◆ DO THIS ◆
Your answer must consist solely of the number of lines that contain the word "joints".

◆ DATA EXCERPTS ◆
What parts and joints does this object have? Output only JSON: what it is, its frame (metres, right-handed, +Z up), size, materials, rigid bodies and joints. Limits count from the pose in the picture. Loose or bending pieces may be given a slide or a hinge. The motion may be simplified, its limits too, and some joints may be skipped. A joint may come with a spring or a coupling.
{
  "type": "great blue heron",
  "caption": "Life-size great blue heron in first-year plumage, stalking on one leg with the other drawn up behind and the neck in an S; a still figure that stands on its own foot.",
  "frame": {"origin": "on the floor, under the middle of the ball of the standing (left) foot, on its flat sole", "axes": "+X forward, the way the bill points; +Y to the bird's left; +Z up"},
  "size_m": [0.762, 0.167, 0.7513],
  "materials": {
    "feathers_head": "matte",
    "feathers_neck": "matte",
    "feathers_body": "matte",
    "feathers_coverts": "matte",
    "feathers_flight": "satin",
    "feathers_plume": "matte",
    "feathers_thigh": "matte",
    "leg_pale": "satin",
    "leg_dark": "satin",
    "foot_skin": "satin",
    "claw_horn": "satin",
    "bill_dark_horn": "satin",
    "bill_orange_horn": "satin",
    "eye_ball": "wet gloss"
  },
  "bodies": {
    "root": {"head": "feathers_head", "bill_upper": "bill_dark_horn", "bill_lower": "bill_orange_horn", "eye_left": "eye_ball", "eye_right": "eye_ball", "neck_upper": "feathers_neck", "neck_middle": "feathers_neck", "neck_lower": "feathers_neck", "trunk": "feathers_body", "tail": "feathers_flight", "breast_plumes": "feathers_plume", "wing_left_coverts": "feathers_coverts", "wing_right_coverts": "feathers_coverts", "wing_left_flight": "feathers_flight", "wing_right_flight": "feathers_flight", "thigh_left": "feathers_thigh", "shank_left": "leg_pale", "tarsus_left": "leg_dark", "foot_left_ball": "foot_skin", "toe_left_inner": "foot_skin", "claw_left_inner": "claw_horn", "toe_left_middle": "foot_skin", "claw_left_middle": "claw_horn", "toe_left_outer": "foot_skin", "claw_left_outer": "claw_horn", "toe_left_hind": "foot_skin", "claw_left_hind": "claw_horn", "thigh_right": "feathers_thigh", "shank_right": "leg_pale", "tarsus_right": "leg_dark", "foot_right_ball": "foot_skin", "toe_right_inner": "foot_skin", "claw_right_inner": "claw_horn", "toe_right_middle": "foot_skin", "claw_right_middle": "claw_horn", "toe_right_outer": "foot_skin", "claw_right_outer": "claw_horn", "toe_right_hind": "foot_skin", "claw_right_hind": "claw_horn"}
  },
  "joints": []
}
---
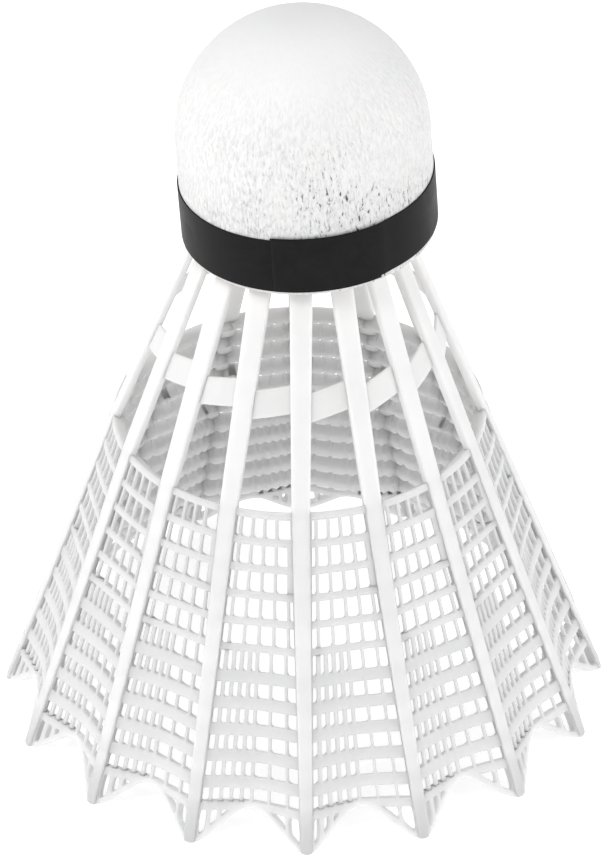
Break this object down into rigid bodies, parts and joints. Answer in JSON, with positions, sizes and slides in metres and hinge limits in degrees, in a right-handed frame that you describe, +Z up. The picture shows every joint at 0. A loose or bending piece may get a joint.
==
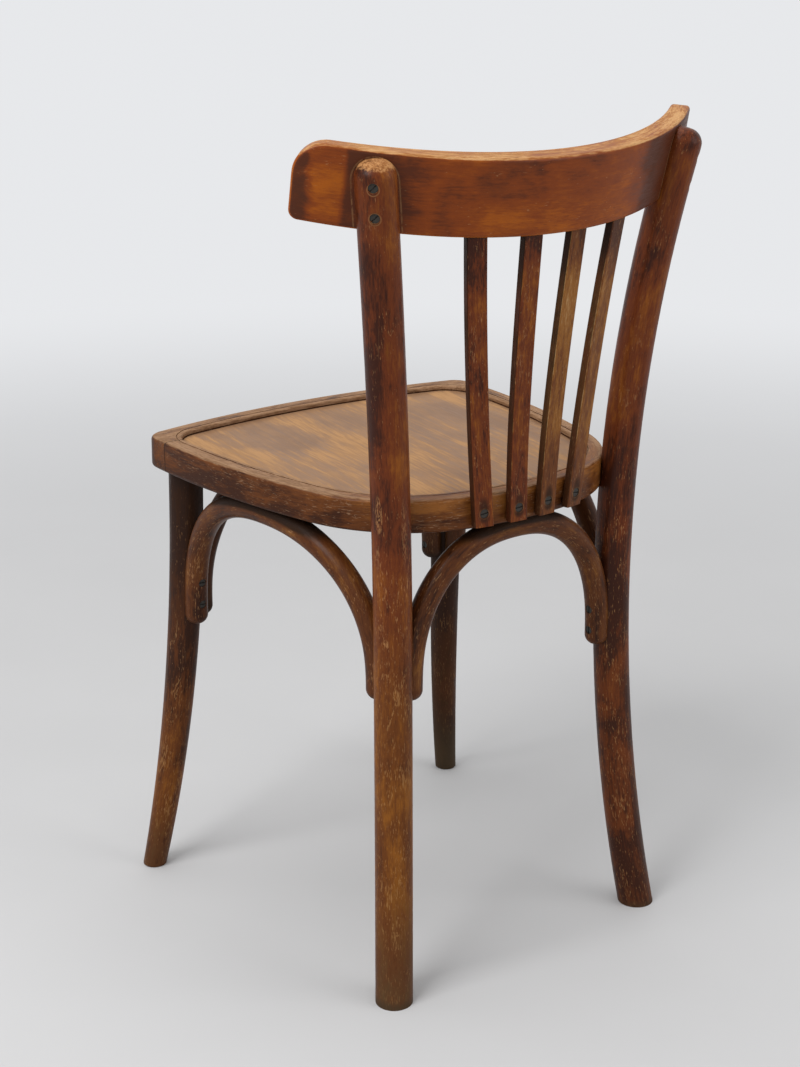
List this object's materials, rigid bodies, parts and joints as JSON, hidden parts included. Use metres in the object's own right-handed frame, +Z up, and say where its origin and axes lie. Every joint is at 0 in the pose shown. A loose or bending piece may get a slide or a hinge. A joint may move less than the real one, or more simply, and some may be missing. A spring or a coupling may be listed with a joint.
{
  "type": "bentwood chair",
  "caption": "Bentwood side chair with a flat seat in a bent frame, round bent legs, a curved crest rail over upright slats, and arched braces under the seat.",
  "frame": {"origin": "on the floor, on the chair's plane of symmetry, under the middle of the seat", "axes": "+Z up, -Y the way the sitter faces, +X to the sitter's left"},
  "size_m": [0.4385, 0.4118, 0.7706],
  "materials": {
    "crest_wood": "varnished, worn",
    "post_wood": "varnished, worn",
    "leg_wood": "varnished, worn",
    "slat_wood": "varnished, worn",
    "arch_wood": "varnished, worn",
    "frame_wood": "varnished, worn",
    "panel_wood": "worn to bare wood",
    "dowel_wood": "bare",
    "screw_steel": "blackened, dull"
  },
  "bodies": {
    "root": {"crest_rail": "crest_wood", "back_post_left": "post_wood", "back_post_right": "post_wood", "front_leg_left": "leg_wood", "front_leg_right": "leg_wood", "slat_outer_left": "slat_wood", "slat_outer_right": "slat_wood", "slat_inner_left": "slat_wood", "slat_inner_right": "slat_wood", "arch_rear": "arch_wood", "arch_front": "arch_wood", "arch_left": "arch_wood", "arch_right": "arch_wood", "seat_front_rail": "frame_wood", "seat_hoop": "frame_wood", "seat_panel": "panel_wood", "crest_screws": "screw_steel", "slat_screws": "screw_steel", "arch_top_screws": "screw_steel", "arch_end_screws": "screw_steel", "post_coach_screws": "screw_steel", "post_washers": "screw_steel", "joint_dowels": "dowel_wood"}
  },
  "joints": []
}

◆ CORRECT RESULT ◆
5